The following are excerpts from a few of our researchers who have expressed their feelings in this regard:
Steven Walkley, DVM, Ph.D., Albert Einstein College of Medicine, NY-"I have been involved in the study of storage diseases, including NP-C, for many years and have had the privilege of getting to know a number of families with an affected child, in some cases more than one. As the father of two young children, I readily identify with these parents. Time and time again, the greatest impact for me has been to get to know the mothers of affected kids. What I have come to believe is that there is nothing in this world more powerful, or more courageous, or more enduring, than a mother's love."
David Marks, Ph.D., Mayo Clinic, MN-"As a parent, the connection I feel with the Parseghians and other affected NP-C families has touched me and brought me to tears many times. Receiving funds to work on NP-C, I bring back to the lab a commitment that our job is not just to study an interesting disease, but to make progress in a race against time with the goal of hopefully contributing to saving lives."
Robert Erickson, M.D., University of Arizona, AZ-"I have been a medical researcher for 44 years. Seven years ago when I met Cindy and Mike Parseghian and their children, I became emotionally involved with my research in a new way."
Steve Sturley, Ph.D., Columbia University, NY-"A day doesn't go by when I don't ask myself what more can be done to understand and cure this genetic disorder. When I look at what the Parseghians and the other affected families do each day, and as my own family builds, I just hope I would have the same courage and determination in the same situation."
Elina Ikonen, M.D., Ph.D., National Public Health Institute, Finland-"When I have taken the trip to Tucson to the APMRF annual NP-C Scientific Meeting, I have told my daughters, 'There are two little girls in Arizona that need my help." When Christa passed away, I told Satu and Sonja about that and they asked, 'Mom. Why didn't you help her after all?' I replied, 'I did my best but sometimes that is not enough. But that does not mean we should give up.
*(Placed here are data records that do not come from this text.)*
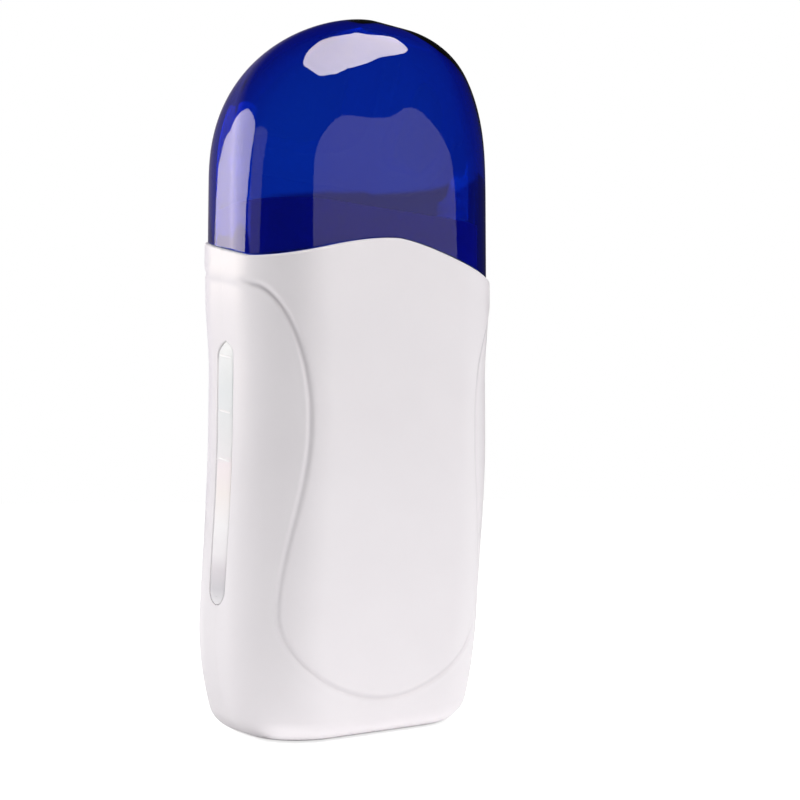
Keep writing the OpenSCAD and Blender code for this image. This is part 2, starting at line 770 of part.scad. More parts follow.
wire_r = 0.8;
thin_r = 0.4;
join_gap = 0.15;
tab_out = tab_l - 1.2;
tab_z = stack_low + 2 + tab_w / 2;

module live_wire() {
    from = [pin_pitch / 2 + 0.4 + wire_r, pin_end + 1.2, inlet_h];
    to = [fuse_x, fuse_y, fuse_low - fuse_lead_l - join_gap];
    color("brown")
        wire([from, [well_side - 3.2, -12, inlet_h - 1], to - [-3, 0, 36], to], wire_r, [0, 1, 0], 18);
}

module neutral_wire() {
    from = [-pin_pitch / 2 - 0.4 - wire_r, pin_end + 1.2, inlet_h];
    to = [spreader_x + 1.8, well_y - thermostat_lead_y, thermostat_low - thermostat_lead_l - join_gap];
    color("royalblue")
        wire([from, [-8, -4, inlet_h - 4], [to[0] + 3, -4, inlet_h - 4], to], wire_r, [1, 1, -1], 18);
}

module fuse_wire() {
    from = [fuse_x, fuse_y, fuse_high + fuse_lead_l + join_gap];
    to = [far_electrode_x + electrode_t + thin_r, stack_y + stone_w / 2 + tab_out, tab_z];
    color("brown") wire([from, from + [0, 0, 6], [to[0] + 2.4, to[1] + 1, fuse_high + 6], to],
                        thin_r, [0, 1, 0]);
}

module thermostat_wire() {
    from = [spreader_x + 1.8, well_y + thermostat_lead_y, thermostat_low - thermostat_lead_l - join_gap];
    to = [film_x + electrode_t + thin_r, stack_y - stone_w / 2 - tab_out, tab_z];
    color("royalblue")
        wire([from, from + [3.5, 0, -6], [from[0] + 3.5, to[1] - 2, thermostat_low - 6], to],
             thin_r, [1, 0, 0]);
}

module lamp_wires() {
    color("ivory") for (s = [-1, 1]) {
        from = [lamp_base + join_gap, lamp_y + s * 0.8, lamp_z];
        to = [-board_half_w + 1.5, lamp_y + s * 2, board_z + board_t + thin_r];
        turn = [from[0] + 0.3, to[1], platform_h - platform_t - 4];
        wire([from, from + [1.6, 0, 0], turn, to], thin_r, [0, 1, 0]);
    }
}

front_shell();
rear_shell();
cap();
neck_collar();
heating_well();
level_window();
heat_spreader();
heating_stones();
inner_electrode();
outer_electrode();
inner_film();
outer_film();
clamp_bar();
clamp_screws();
thermostat();
thermal_fuse();
platform();
circuit_board();
board_parts();
board_screws();
indicator_lamp();
lamp_holder();
inlet_socket();
inlet_pins();
shell_screws();
live_wire();
neutral_wire();
fuse_wire();
thermostat_wire();
lamp_wires();
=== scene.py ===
import math

import bpy
import numpy as np
from mathutils import Matrix, Vector
from mathutils.geometry import delaunay_2d_cdt


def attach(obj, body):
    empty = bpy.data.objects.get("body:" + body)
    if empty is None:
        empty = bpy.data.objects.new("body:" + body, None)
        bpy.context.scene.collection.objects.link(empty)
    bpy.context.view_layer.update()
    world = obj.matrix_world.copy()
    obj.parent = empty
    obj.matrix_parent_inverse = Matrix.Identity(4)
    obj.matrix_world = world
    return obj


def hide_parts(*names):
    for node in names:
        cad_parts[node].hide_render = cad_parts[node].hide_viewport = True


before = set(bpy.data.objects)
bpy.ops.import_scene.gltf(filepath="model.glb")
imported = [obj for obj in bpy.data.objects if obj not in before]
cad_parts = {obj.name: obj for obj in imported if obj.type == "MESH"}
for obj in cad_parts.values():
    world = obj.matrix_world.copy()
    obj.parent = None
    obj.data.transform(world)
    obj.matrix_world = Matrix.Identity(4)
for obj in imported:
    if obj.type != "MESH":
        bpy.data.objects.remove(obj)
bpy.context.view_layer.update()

mm = 0.001
scene = bpy.context.scene


# Small helpers

def linkObject(name, mesh, material=None):
    piece = bpy.data.objects.new(name, mesh)
    scene.collection.objects.link(piece)
    if material:
        mesh.materials.append(material)
    return piece


def meshFrom(name, points, faces, check=True):
    mesh = bpy.data.meshes.new(name)
    mesh.from_pydata([tuple(p) for p in np.asarray(points) * mm], [], [tuple(int(i) for i in f) for f in faces])
    if check:
        mesh.validate()
    mesh.update()
    mesh.shade_smooth()
    return mesh


def smoothStep(t):
    t = np.clip(t, 0, 1)
    return t * t * (3 - 2 * t)


def unitRows(v):
    return v / np.maximum(np.linalg.norm(v, axis=-1, keepdims=True), 1e-12)


def rounding(distance, radius):
    # how far an edge of this radius falls back at a distance from the edge
    t = np.clip(radius - distance, 0, radius)
    return radius - np.sqrt(np.maximum(radius * radius - t * t, 0))


def bandFaces(loops, count, start=0, closed=False, flip=False):
    # quads between loops of count points, where each loop follows the one before
    faces = []
    for r in range(loops if closed else loops - 1):
        low, high = start + r * count, start + (r + 1) % loops * count
        for k in range(count):
            n = (k + 1) % count
            faces.append((low + k, high + k, high + n, low + n) if flip else (low + k, low + n, high + n, high + k))
    return faces


# Materials

def emptyTree(owner):
    owner.use_nodes = True
    owner.node_tree.nodes.clear()
    return owner.node_tree


def setValues(node, values):
    for socket, value in values.items():
        node.inputs[socket].default_value = value


def addNode(tree, kind, values=None, **settings):
    node = tree.nodes.new("ShaderNode" + kind)
    for setting, value in settings.items():
        setattr(node, setting, value)
    setValues(node, values or {})
    return node


def plug(tree, value, socket):
    # the value is a number, a colour or another node's output
    if isinstance(value, bpy.types.NodeSocket):
        tree.links.new(value, socket)
    else:
        socket.default_value = (*value, 1) if isinstance(value, tuple) else value


def newMaterial(name):
    material = bpy.data.materials.new(name)
    tree = emptyTree(material)
    output = addNode(tree, "OutputMaterial")
    shader = addNode(tree, "BsdfPrincipled")
    tree.links.new(shader.outputs["BSDF"], output.inputs["Surface"])
    return material, tree, shader, addNode(tree, "TexCoord").outputs["Object"]


def shaderOf(material):
    return material.node_tree.nodes["Principled BSDF"]


def noiseFrom(tree, vector, scale, detail=3.0):
    noise = addNode(tree, "TexNoise", {"Scale": scale, "Detail": detail, "Roughness": 0.55})
    tree.links.new(vector, noise.inputs["Vector"])
    return noise.outputs["Fac"]


def rangeOf(tree, value, low, high, fromLow=0.3, fromHigh=0.7, **settings):
    ends = {"From Min": fromLow, "From Max": fromHigh, "To Min": low, "To Max": high}
    span = addNode(tree, "MapRange", ends, **settings)
    tree.links.new(value, span.inputs["Value"])
    return span.outputs["Result"]


def colourRamp(tree, value, stops):
    ramp = addNode(tree, "ValToRGB")
    elements = ramp.color_ramp.elements
    while len(elements) < len(stops):
        elements.new(0.5)
    for element, (position, colour) in zip(elements, stops):
        element.position = position
        element.color = (*colour, 1)
    tree.links.new(value, ramp.inputs["Fac"])
    return ramp.outputs["Color"]


def mixColours(tree, factor, first, second):
    mix = addNode(tree, "Mix", data_type="RGBA")
    for value, socket in ((factor, mix.inputs["Factor"]), (first, mix.inputs[6]), (second, mix.inputs[7])):
        plug(tree, value, socket)
    return mix.outputs[2]


def mathOf(tree, operation, *values):
    node = addNode(tree, "Math", operation=operation)
    for value, socket in zip(values, node.inputs):
        plug(tree, value, socket)
    return node.outputs[0]


def bumpFrom(tree, height, shader, distance, strength=0.5):
    bump = addNode(tree, "Bump", {"Strength": strength, "Distance": distance})
    tree.links.new(height, bump.inputs["Height"])
    tree.links.new(bump.outputs["Normal"], shader.inputs["Normal"])


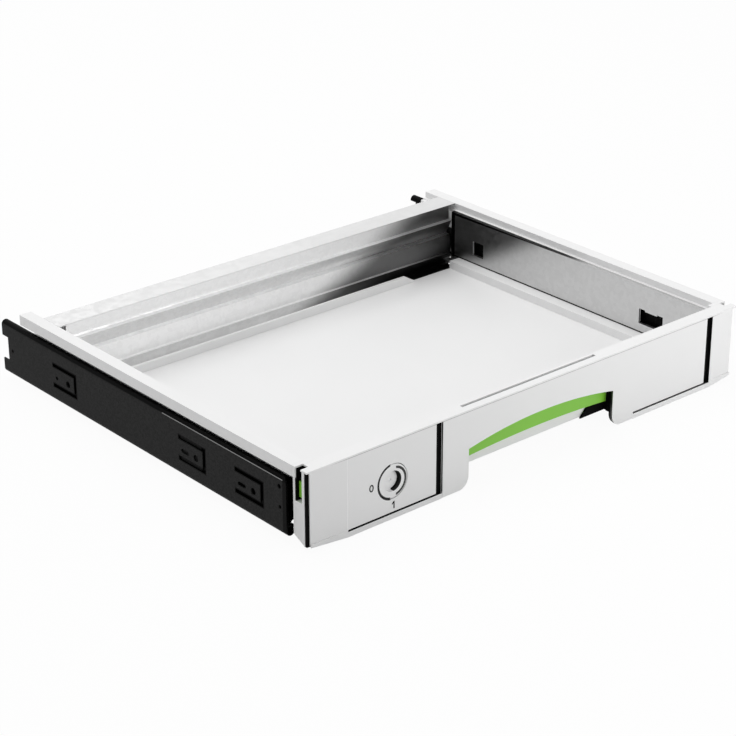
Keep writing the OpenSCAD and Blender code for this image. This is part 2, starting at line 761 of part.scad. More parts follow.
// corner block at each end of the front, with the latch channel and the screws' holes
module corner_block(side) {
  x0 = plate_x + slip;
  guide_low = latch_z - slip;
  guide_top = latch_z + latch_h + slip;
  color(white) on_side(side) difference() {
    union() {
      along_x(x0, block_x - x0) polygon([
        [carrier_back + seat, 0], [carrier_back + seat, cover_top], [front_rim + seat, cover_top],
        [front_rim + seat, case_h], [block_back, case_h], [block_back, 7], [front_rim, 0]]);
      box([block_x - 2, front_rim + seat, case_h - skirt_h], [rim_x, block_back, case_h]);
    }
    latch_channel();
    // room for the channel's liner
    box([channel_x - liner_t - seat, channel_front, case_h - channel_h],
        [block_x + eps, channel_back + liner_t + seat, cover_top + eps]);
    // ways for the latch bar and its tip
    box([x0 - 1, latch_y - slip, guide_low], [channel_x + 1, tip_y + slip, guide_top]);
    // room for the front end of the side plate
    box([x0 - 1, front_rim, flange_z - plate_t - slip],
        [plate_x + plate_flange + slip, block_back + 1, plate_top + seat]);
    for (z = corner_screw_z()) bar_y(corner_screw_x(), 0, z, 1.25 + seat, 20);
  }
}

// carrier plate behind the covers, with the walls of the grip cut-out and the rod's bearings
module front_carrier() {
  grip_side = grip_x + grip_w / 2;
  guard_z = grip_low - 10.7;
  color(black) from_front() difference() {
    union() {
      along_y(carrier_y + seat, carrier_t - seat) difference() {
        front_outline(block_x - 0.2, lip_h - 2.6);
        translate([lock_x, lock_z]) circle(r = lock_pocket_r + 1.2 + slip);
      }
      // side walls of the cut-out
      for (s = [-1, 1]) {
        x = grip_x + s * (grip_w / 2 + wall / 4);
        box([x - wall / 4, carrier_y + seat, grip_foot_r + 2],
            [x + wall / 4, bar_front + 0.2, grip_top - 7.8]);
      }
      // guard at the right end of the grip pocket
      along_y(inner_wall_y - 1.8, 1.5) polygon([
        [grip_side + 1, guard_z], [grip_side - 26, guard_z],
        [grip_side - 19, guard_z + 7], [grip_side + 1, guard_z + 7]]);
      box([grip_side, bar_front, guard_z], [grip_side + 1, inner_wall_y - 0.3, guard_z + 7]);
      // bearings of the pivot rod
      for (s = [0, 1]) translate([grip_x, 0, 0]) mirror([s, 0, 0])
        box([bearing_dx, carrier_back - eps, pivot_z - hub_r + 0.2],
            [bearing_dx + bearing_t, inner_wall_y - 0.2, pivot_z + hub_r + 0.6]);
    }
    bar_x(grip_x - 100, pivot_y, pivot_z, rod_r + 0.02, 200);
    for (s = [-1, 1]) for (z = corner_screw_z()) bar_y(s * corner_screw_x(), 0, z, 2.9, 6);
    for (p = peg_places()) bar_y(p[0], 0, p[1], 1.5 + seat, 6);
  }
}

// the covers' pegs, in X and Z
function peg_places() = concat(main_pegs(), label_pegs(), cap_pegs(-1), cap_pegs(1));
function main_pegs() = [for (x = [main_x + 8, groove2_x - 8]) for (z = [14, 32]) [x, z]];
function label_pegs() = [for (x = [label_x + 6, groove1_x - 6]) for (z = [12, case_h - 8.5]) [x, z]];
function cap_pegs(s) = [for (z = [12, case_h - 8.5]) [s * (plate_x - 4), z]];

module pegs(places) {
  for (p = places) bar_y(p[0], cover_t - 0.2, p[1], 1.5, carrier_t + 1.4);
}

module main_cover() {
  color(white) from_front() {
    along_y(0, cover_t) difference() {
      translate([main_x, 0.3]) square([groove2_x - main_x, cover_top - 0.3]);
      grip_outline(grip_foot_r);
      translate([lip_start_x - seat, -1]) square([far, cover_low + 1]);
    }
    pegs(main_pegs());
  }
}

module label_cover() {
  color(white) from_front() {
    along_y(0, cover_t) difference() {
      translate([label_x, cover_low]) square([label_w, cover_top - cover_low]);
      translate([lock_x, lock_z]) circle(r = lock_r + lock_gap);
    }
    pegs(label_pegs());
  }
}

// end cap with a face that recedes towards the corner
module end_cap(side) {
  in_x = side < 0 ? -label_x + seat : groove2_x + groove_w;
  color(white) {
    on_side(side) translate([0, 0, lip_h + seat]) linear_extrude(height = cover_top - lip_h - seat)
      polygon([[in_x, 0], [cap_x, facet_back], [cap_x, cover_t], [in_x, cover_t]]);
    from_front() pegs(cap_pegs(side));
  }
}

module front_screws() {
  color(bright) for (side = [-1, 1]) on_side(side) for (z = corner_screw_z()) {
    bar_y(corner_screw_x(), carrier_back - 1.5, z, 2.5, 1.5);
    bar_y(corner_screw_x(), carrier_back - eps, z, 1.25, 22);
  }
}

// grip: bar in the cut-out, thin arm plate up to the hubs, ears with the driving pins
module grip_handle() {
  half = grip_w / 2 - slip - 0.2;
  arm_low = grip_low + 2;
  color(green) from_front() difference() {
    union() {
      // bar with its arched edges
      along_y(bar_front, arm_y + arm_t - bar_front) difference() {
        intersection() {
          translate([grip_x - half, 5]) square([2 * half, grip_top]);
          translate([grip_x, grip_top - 2 - grip_arc_r]) circle(r = grip_arc_r, $fn = 360);
        }
        translate([grip_x, grip_low - grip_low_r]) circle(r = grip_low_r, $fn = 720);
      }
      // arm plate
      box([grip_x - half, arm_y, arm_low], [grip_x + half, arm_y + arm_t, pivot_z]);
      for (s = [0, 1]) translate([grip_x, 0, 0]) mirror([s, 0, 0]) {
        // ears above the latch bars' cam plates
        box([half - eps, arm_y, pin_z + 3.8], [hub_end - 0.8, arm_y + arm_t, pivot_z]);
        bar_z(pin_dx, pin_y, pin_z - 1.7, pin_r, 5.6);
        // hubs on the rod
        bar_x(spring_dx + spring_w, pivot_y, pivot_z, hub_r, hub_end - spring_dx - spring_w);
      }
      bar_x(grip_x - spring_dx + spring_w, pivot_y, pivot_z, hub_r, 2 * (spring_dx - spring_w));
    }
    bar_x(grip_x - 100, pivot_y, pivot_z, rod_r + run, 200);
  }
}

module pivot_rod() {
  rod_half = bearing_dx + bearing_t;
  color(bright) from_front() bar_x(grip_x - rod_half, pivot_y, pivot_z, rod_r, 2 * rod_half);
}

// leaf springs between the carrier and the arm plate
module grip_springs() {
  y0 = carrier_back + seat;
  y1 = arm_y - seat;
  top = pivot_z - 4;
  color(bright) from_front() for (s = [-1, 1])
    along_x(grip_x + s * spring_dx - spring_w / 2, spring_w)
      polygon([[y0, top], [y0, top - 5.5], [y1 - spring_t, top - 10], [y1 - 1, top - 11],
               [y1 - 1 + spring_t, top - 11.2], [y1, top - 10], [y0 + spring_t, top - 5.2],
               [y0 + spring_t, top]]);
}

// latch bar: cam plate with a slanted slot, bar and tip
module latch_bar(side) {
  g = side > 0 ? grip_x : -grip_x;
  start = g + latch_start;
  color(green) on_side(side) difference() {
    union() {
      box([g + pin_dx - 2.8, carrier_back + 0.4, pin_z - cam_plate_t / 2],
          [start + 7, inner_wall_y - 0.2, pin_z + cam_plate_t / 2]);
      box([start, latch_y, pin_z - cam_plate_t / 2], [start + 7, latch_y + latch_t, latch_z + eps]);
      box([start, latch_y, latch_z], [channel_x + latch_out, latch_y + latch_t, latch_z + latch_h]);
      box([channel_x + latch_out - tip_len, latch_y, latch_z],
          [channel_x + latch_out, tip_y, latch_z + latch_h]);
    }
    // slanted slot that the grip's pin draws along
    for (t = [0, 1]) bar_z(g + pin_dx + t * pin_travel, pin_y - t * pin_travel,
                           pin_z - 3, pin_r + slip, 6);
    translate([g + pin_dx, pin_y, pin_z - 3]) rotate([0, 0, -45])
      translate([0, -pin_r - slip, 0]) cube([pin_travel * sqrt(2), 2 * (pin_r + slip), 6]);
  }
}

// lock: face with its pocket and cup, turning in the label cover
module lock_barrel() {
  color(white) from_front() difference() {
    union() {
      bar_y(lock_x, 0.2, lock_z, lock_r, cover_t - 0.2 - seat);
      bar_y(lock_x, cover_t - 0.5, lock_z, lock_pocket_r + 1.2, cam_y - seat - cover_t + 0.5);
    }
    bar_y(lock_x, -1, lock_z, lock_pocket_r, carrier_y + 2.3);
    bar_y(lock_x, 0, lock_z, 1.25, 10);
  }
}

// cam behind the lock; it lies to the left when the lock is open and hangs down when it is shut
module lock_cam() {
  color(bright) from_front() difference() {
    union() {
      bar_y(lock_x, cam_y, lock_z, 6, cam_t);
      box([lock_x - cam_len, cam_y, lock_z - cam_w / 2], [lock_x, cam_y + cam_t, lock_z + cam_w / 2]);
    }
    bar_y(lock_x, 0, lock_z, 1.6, 10);
  }
}

module cam_screw() {
  color(bright) from_front() {
    bar_y(lock_x, cam_y + cam_t + seat, lock_z, 2.8, 1.6);
    bar_y(lock_x, carrier_y + 1.6, lock_z, 1.2, cam_y + cam_t + seat - carrier_y - 1.5);
  }
}

cabinet_member(-1);  // cabinet_member_left
cabinet_member(1);  // cabinet_member_right
closing_bumpers();
outer_cage(-1);  // outer_cage_left
outer_cage(1);  // outer_cage_right
outer_balls(-1);  // outer_balls_left
outer_balls(1);  // outer_balls_right
middle_member(-1);  // middle_member_left
middle_member(1);  // middle_member_right
inner_cage(-1);  // inner_cage_left
inner_cage(1);  // inner_cage_right
inner_balls(-1);  // inner_balls_left
inner_balls(1);  // inner_balls_right
drawer_member(-1);  // drawer_member_left
drawer_member(1);  // drawer_member_right
slide_screws();
tray();
tray_screws();
rim(-1);  // rim_left
rim(1);  // rim_right
side_plate(-1);  // side_plate_left
side_plate(1);  // side_plate_right
rear_wall();
rear_wall_screws();
front_frame();
corner_block(-1);  // corner_block_left
corner_block(1);  // corner_block_right
channel_liner(-1);  // channel_liner_left
channel_liner(1);  // channel_liner_right
front_carrier();
front_screws();
main_cover();
label_cover();
end_cap(-1);  // end_cap_left
end_cap(1);  // end_cap_right
grip_handle();
pivot_rod();
grip_springs();
latch_bar(-1);  // latch_bar_left
latch_bar(1);  // latch_bar_right
lock_barrel();
lock_cam();
cam_screw();
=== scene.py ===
# %% [markdown]
# # A pull-out drawer case with ball slides
# The real drawer is a white moulded front, rims and tray between two galvanised side
# plates, and it hangs on black steel slides. Nearly every solid comes from the imported CAD
# model, so this lesson is mostly about finishes: fine moulded grain, zinc spangle, black
# plating, painted shade in thin gaps and corners, a few painted highlights, and the soft
# studio light that shows them.

# %% Load the frame
import json
import math

import bmesh
import bpy
from mathutils import Matrix, Vector


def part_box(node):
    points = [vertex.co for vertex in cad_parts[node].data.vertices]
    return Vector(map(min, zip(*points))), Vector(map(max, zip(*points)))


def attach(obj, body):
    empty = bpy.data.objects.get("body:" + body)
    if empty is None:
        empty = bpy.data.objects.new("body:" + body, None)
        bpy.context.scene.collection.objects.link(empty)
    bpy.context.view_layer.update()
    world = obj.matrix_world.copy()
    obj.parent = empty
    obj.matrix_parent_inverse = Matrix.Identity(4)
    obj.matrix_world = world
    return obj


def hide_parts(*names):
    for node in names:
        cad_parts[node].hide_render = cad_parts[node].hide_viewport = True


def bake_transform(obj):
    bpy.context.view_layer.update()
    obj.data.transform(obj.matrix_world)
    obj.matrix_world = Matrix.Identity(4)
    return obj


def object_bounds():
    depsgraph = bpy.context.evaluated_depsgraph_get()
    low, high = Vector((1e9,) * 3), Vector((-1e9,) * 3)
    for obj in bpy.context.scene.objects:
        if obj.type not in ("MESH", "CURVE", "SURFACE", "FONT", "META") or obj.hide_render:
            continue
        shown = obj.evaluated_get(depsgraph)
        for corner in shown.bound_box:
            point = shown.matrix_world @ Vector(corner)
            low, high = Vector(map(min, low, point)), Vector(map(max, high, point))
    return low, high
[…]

We will just have to keep working and one day we will succeed.'"
Peter Pentchev, Ph.D., Retired, National Institutes of Health-"The parents of NP-C children take the lead in setting the example of how the scientific community should act. Their love, courage and devotion have certainly inspired many scientists to move beyond the arena of competitive research to establish a common meeting ground where the heart as well as the mind dictate their action."